I was recently writing some code that intermixes Result and Option. The intent of the code was "If anything goes wrong, at all, then please set this to the empty string.
I ended up with this… monstrosity:
let base_url = (|| {
let mut toml_file = File::open(config_path)?;
toml_file.read_to_string(&mut contents)?;
let doc = contents.parse::<toml_edit::Document>()?;
Ok((|| {
let value = doc["docs"]["base-url"].as_value()?;
let value = value.as_str()?;
Some(value.to_string())
})()
.ok_or("")?)
})()
.unwrap_or_else(|_: Box<::std::error::Error>| String::from(""));
(The rustfmt here is… yeah also not spectacular)

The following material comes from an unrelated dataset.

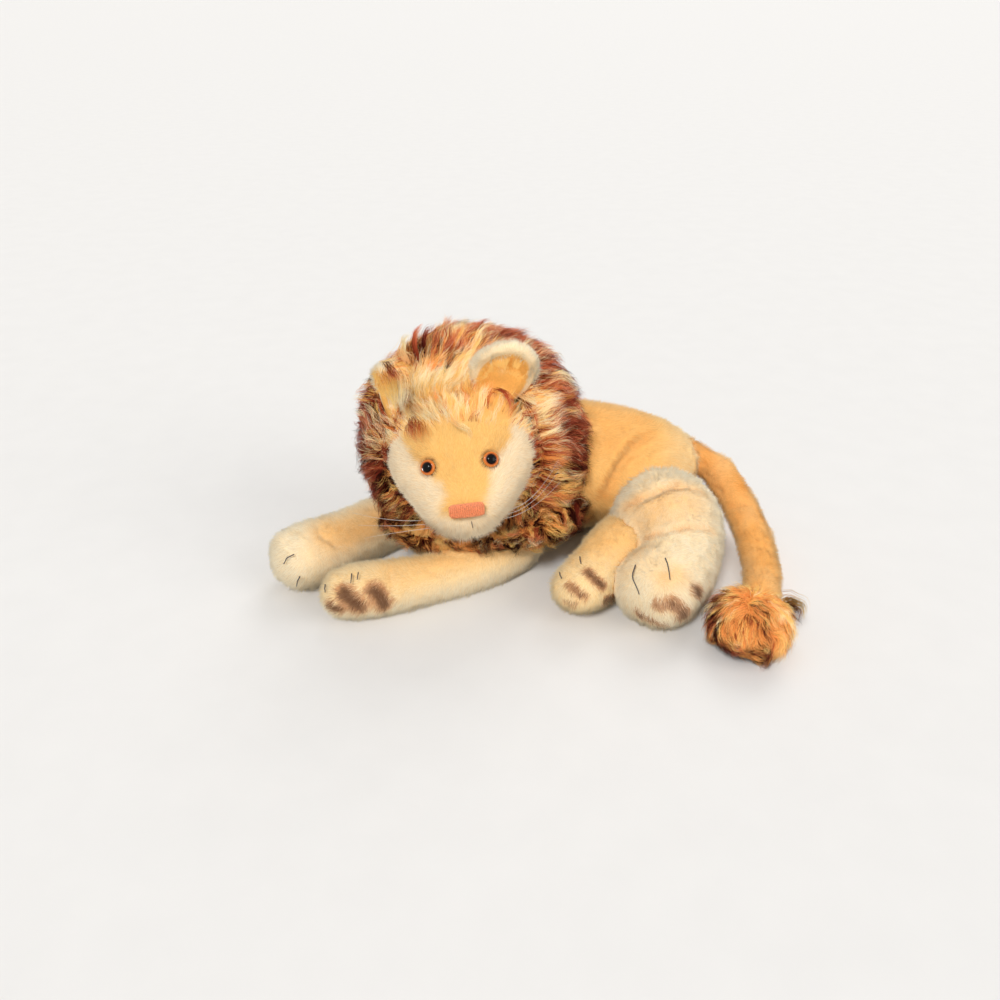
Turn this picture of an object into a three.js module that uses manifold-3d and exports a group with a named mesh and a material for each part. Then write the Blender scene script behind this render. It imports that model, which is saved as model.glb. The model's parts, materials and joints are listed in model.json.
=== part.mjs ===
import * as THREE from 'three';
import { mergeVertices } from 'three/addons/utils/BufferGeometryUtils.js';
import Module from 'manifold-3d';

// Plush lion, lying down with its head turned to its left
// Millimetres, +Z up, the forepaws reach to -X and the face looks to -Y
// Left and right are the lion's own sides, and places start on the floor under the neck

// Clearances
const touch_gap = 0.3;
const swing_gap = 0.8;
const floor_cut = 0.5;
const cut_overrun = 4;

// Torso
const torso_length = 190;
const torso_half_width = 37;
const torso_half_height = 41;
const torso_route_shares = [[-0.25, -0.02, 0.6], [-0.1, 0, 0.68], [0.06, 0.08, 0.8], [0.22, 0.165, 1],
  [0.42, 0.2, 0.95], [0.6, 0.205, 0.83], [0.7, 0.17, 0.76]];
const torso_section_shares = [[0, 0, 0], [0.03, 0.5, 0.4], [0.1, 0.74, 0.6], [0.2, 0.85, 0.7],
  [0.35, 0.93, 0.9], [0.5, 1, 1], [0.68, 1, 0.93], [0.84, 0.93, 0.8], [0.94, 0.66, 0.6],
  [0.985, 0.34, 0.34], [1, 0, 0]];

// Forelegs, each placed at its shoulder and drawn in shares of its own length
const left_foreleg_length = 140;
const left_foreleg_half_width = 17;
const left_foreleg_half_height = 15;
const left_shoulder_shares = [0.19, -0.005];
const left_foreleg_route_shares = [[0, 0, 0.9], [-0.14, -0.15, 0.8], [-0.28, -0.245, 0.78],
  [-0.55, -0.37, 0.86], [-0.71, -0.43, 1], [-0.85, -0.455, 0.96]];
const right_foreleg_length = 130;
const right_foreleg_half_width = 20.5;
const right_foreleg_half_height = 18;
const right_shoulder_shares = [-0.12, 0.195];
const right_foreleg_route_shares = [[0, 0, 0.95], [-0.19, -0.17, 0.84], [-0.32, -0.27, 0.82],
  [-0.46, -0.42, 0.88], [-0.58, -0.54, 1], [-0.68, -0.62, 0.96]];
const foreleg_section_shares = [[0, 0, 0], [0.03, 0.42, 0.5], [0.12, 0.76, 0.88], [0.3, 0.82, 0.95],
  [0.58, 0.84, 0.93], [0.78, 0.98, 1], [0.9, 0.93, 0.95], [0.975, 0.52, 0.55], [1, 0, 0]];

// Hind legs
const left_hind_leg_length = 118;
const left_hind_leg_half_width = 32;
const left_hind_leg_half_height = 29;
const left_hip_shares = [0.57, 0.12];
const left_hind_leg_route_shares = [[0, 0, 1], [-0.01, -0.2, 1], [0.02, -0.44, 0.86],
  [-0.03, -0.66, 0.7], [-0.25, -0.84, 0.62]];
const left_hind_leg_section_shares = [[0, 0, 0], [0.04, 0.5, 0.5], [0.16, 0.92, 0.9], [0.34, 0.98, 1],
  [0.52, 0.81, 0.84], [0.68, 0.71, 0.76], [0.82, 0.78, 0.74], [0.93, 0.63, 0.56], [0.985, 0.33, 0.28],
  [1, 0, 0]];
const right_hind_leg_length = 84;
const right_hind_leg_half_width = 20.5;
const right_hind_leg_half_height = 19;
const right_hip_shares = [0.51, -0.02];
const right_hind_leg_route_shares = [[0, 0, 1.14], [-0.14, -0.24, 1.08], [-0.38, -0.56, 0.96],
  [-0.62, -0.82, 0.9]];
const right_hind_leg_section_shares = [[0, 0, 0], [0.04, 0.5, 0.5], [0.16, 0.92, 0.9], [0.36, 1, 1],
  [0.62, 0.86, 0.82], [0.82, 0.8, 0.7], [0.93, 0.62, 0.54], [0.985, 0.3, 0.26], [1, 0, 0]];

// Tail and its tuft
const tail_length = 158;
const tail_half_width = 10.5;
const tail_root_height = 48;
const tail_root_shares = [0.6, 0.165];
const tail_route_shares = [[0, 0, 1], [0.12, 0.09, 0.88], [0.205, 0.07, 0.66], [0.27, -0.02, 0.38],
  [0.305, -0.15, 0.12], [0.305, -0.35, 0], [0.26, -0.55, 0], [0.2, -0.68, 0]];
const tail_section_shares = [[0, 0, 0], [0.02, 0.6, 0.6], [0.08, 1, 1], [0.5, 1, 1], [0.9, 0.95, 0.95],
  [0.98, 0.6, 0.6], [1, 0, 0]];
const tuft_length = 48;
const tuft_half_width = 23.5;
const tuft_half_height = 16;
const tuft_route_shares = [[0.02, 0.22, 1], [-0.06, -0.08, 1], [-0.18, -0.44, 0.96], [-0.28, -0.74, 0.8]];
const tuft_section_shares = [[0, 0, 0], [0.05, 0.5, 0.5], [0.25, 0.9, 0.9], [0.5, 1, 1],
  [0.78, 0.85, 0.85], [0.95, 0.45, 0.45], [1, 0, 0]];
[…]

This uses closures to contain the ? so I don’t return from the enclosing function. Basically, the error cases here aren’t errors for the caller, so while ? looks great, and works, I don’t want to jump out of the enclosing function. I want to catch any error and give String::new.
with catch, this would be
let base_url: Result<String, Box<::std::error::Error>> = do catch {
let mut toml_file = File::open(config_path)?;
toml_file.read_to_string(&mut contents)?;
let doc = contents.parse::<toml_edit::Document>()?;
let value = doc["docs"]["base-url"].as_value()?;
let value = value.as_str()?;
Ok(value.to_string())
};
let base_url = base_url.unwrap_or(String::new());
well, this doesn’t quite work, since NoneError doesn’t implement Error. I remember reading an issue about this…
anyway I’m not gonna say it’s the best code ever, but that’s the basic idea.